Working Paper 131
Cultural Influences and Visualisation: what can we tell from drawings?
Jaroslava Bagdasarova and Kirill Istomin
Siberian Studies Centre
Year of publication
Number of pages
Working Paper 131
Drawing on recent culture-psychological and cognitive studies on visual perception and processing, this article aims to show how anthropology can benefit from and make a contribution to the study of visual representations. As opposed to common approaches in anthropology, which focus on semantics and content of visual representations, the authors of this study turn the attention from content to the problem of form. The study of form(s) of visual representations provides additional, possibly new, ways how to grasp normally latent, verbally mute, and unreflected aspects of human experience.
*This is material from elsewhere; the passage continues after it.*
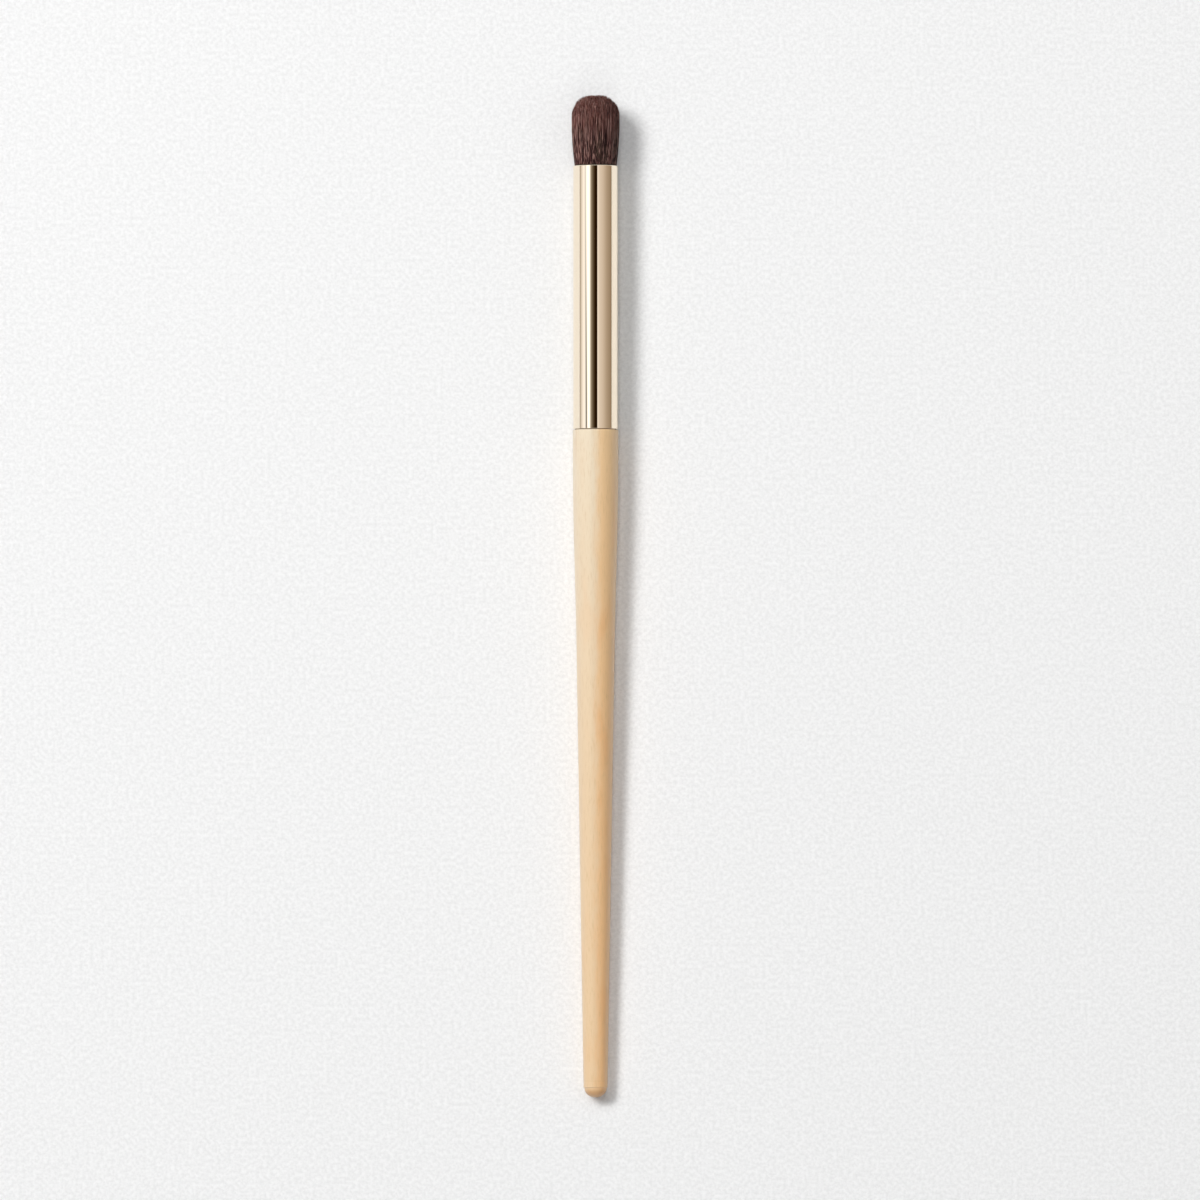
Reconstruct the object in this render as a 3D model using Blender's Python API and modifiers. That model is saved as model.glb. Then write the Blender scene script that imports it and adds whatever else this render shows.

Furthermore, if culture-psychological findings are correct and the form of visual representations is an indicator of culturally induced cognitive style, and thus of self-construal in a given cultural context, then the study of form of visual representations may well lead to inquiries in how different social and cultural context influences people’s visual thinking and representation. Assuming that the form of visual representations differs from one cultural context to another, the authors address the problem of how to relate the difference in cultural and social practices with the differences in cognition and visualisation. As empirical evidence serves, on the one hand, the authors’ analysis of drawings made by children in Siberia, and, on the other hand, their recent quantitative pilot study that assessed the perceptual processing and the style of children drawing in the far north of Russia. The article reports on the procedure, findings, and theoretical and methodological conclusions of this study and offers some insights for further research.